At $25,000 annually for z/OS environments, the Splunk Connector represents a strategic investment in enterprise security capabilities:

  • Comprehensive Coverage: Includes both console logging and Splunk API integration—everything needed for complete mainframe security monitoring.
  • Production Ready: Built for enterprise-scale deployments with appropriate security, reliability, and performance characteristics.
  • Integration Support: Designed to work with existing Splunk deployments and security operations procedures.
  • Ongoing Innovation: Regular updates and enhancements based on customer feedback and evolving security requirements.

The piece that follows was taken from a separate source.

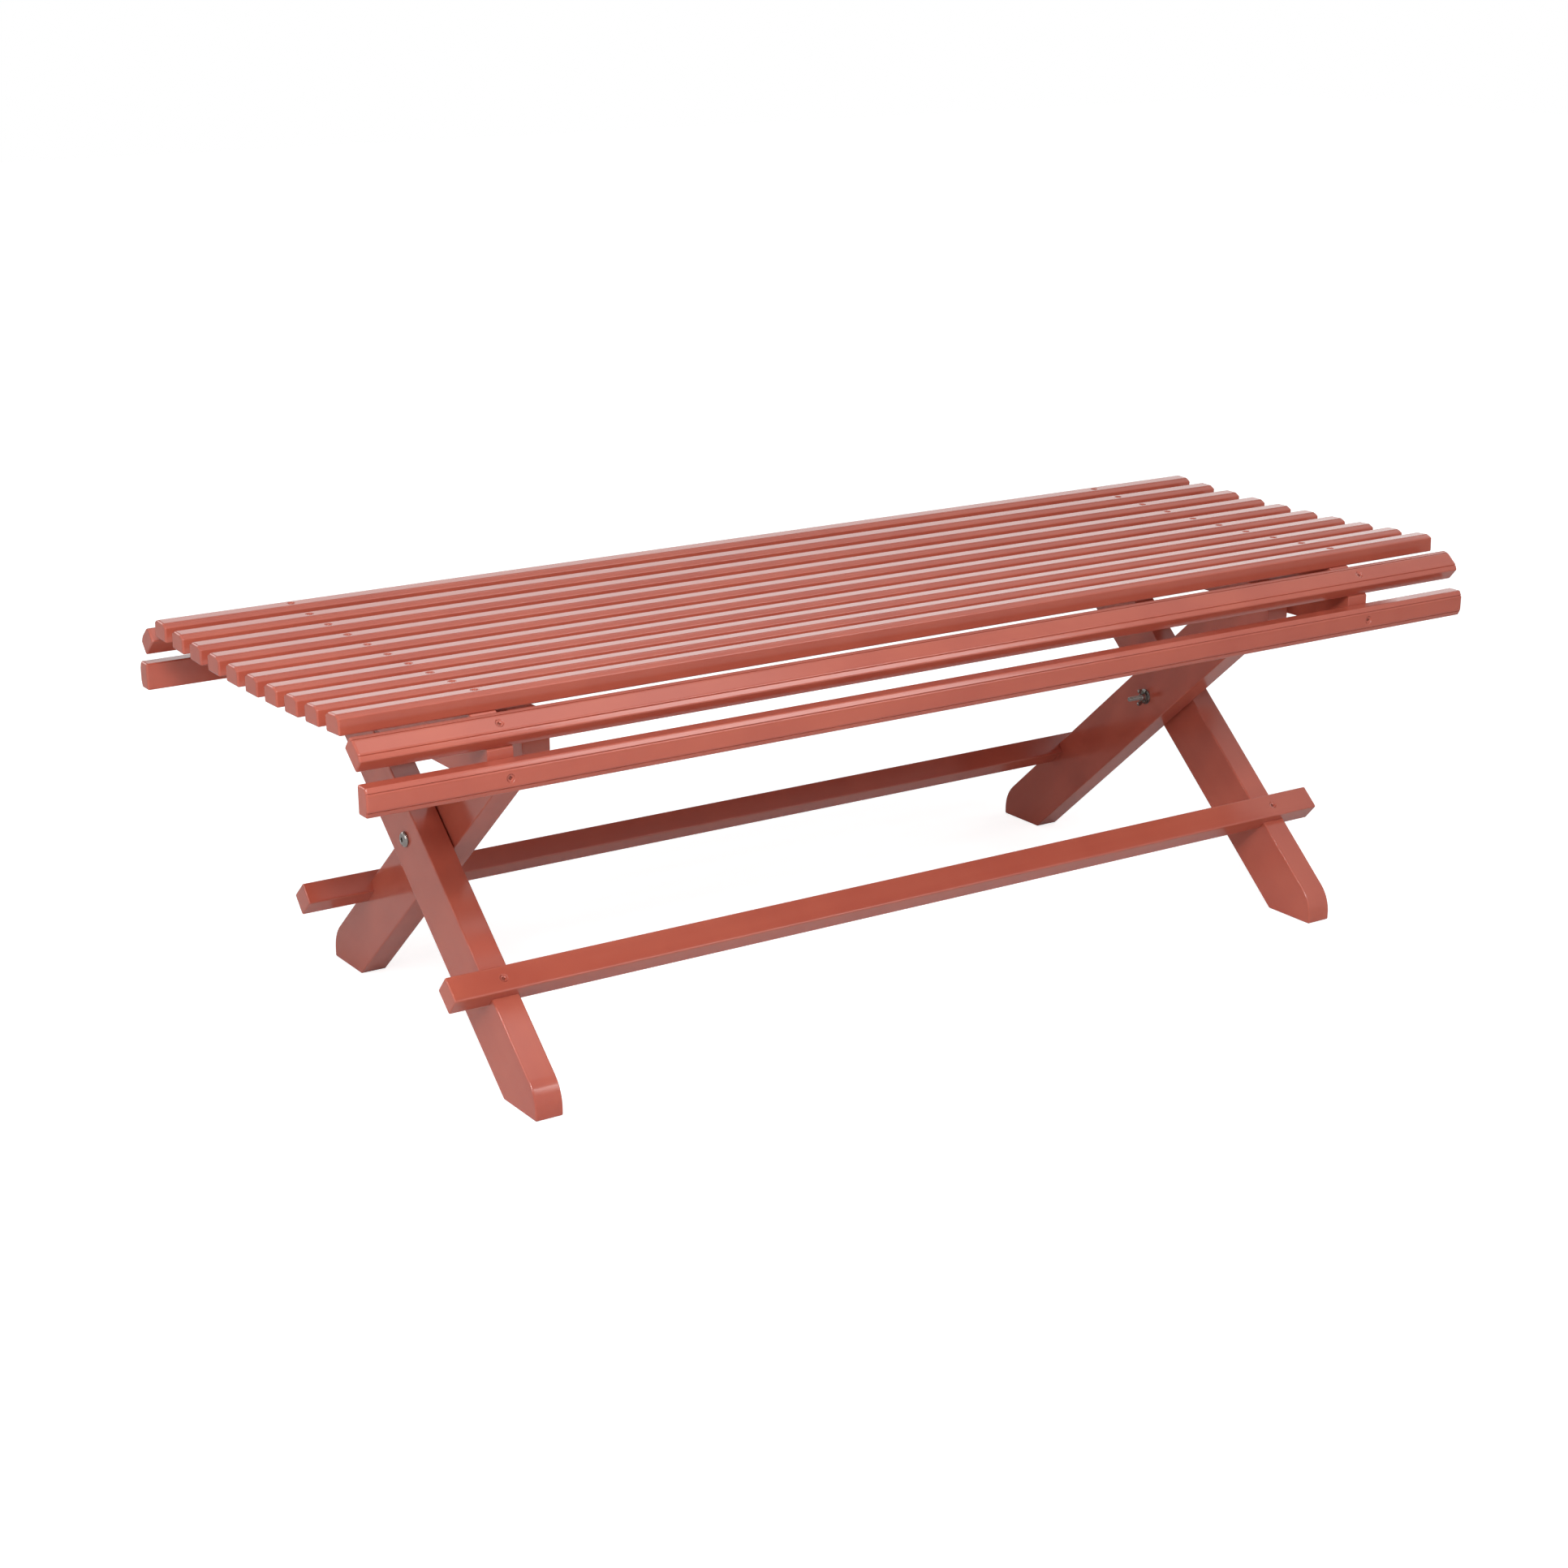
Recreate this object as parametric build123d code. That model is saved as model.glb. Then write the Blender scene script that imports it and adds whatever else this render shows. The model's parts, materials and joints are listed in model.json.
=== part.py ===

What This Means for Your Security Program

If your organization operates mainframes and uses Splunk for security monitoring, the integration opportunity is significant:

  • Close Security Gaps: Eliminate the blind spot that exists when mainframe security data flows through separate processes.
  • Improve Threat Detection: Leverage advanced analytics and machine learning for mainframe security data.
  • Accelerate Incident Response: Respond to security incidents using complete data and familiar tools.
  • Strengthen Compliance: Meet regulatory requirements with real-time monitoring and automated reporting.

The result: a security program that provides comprehensive visibility across your entire infrastructure, not just the distributed systems.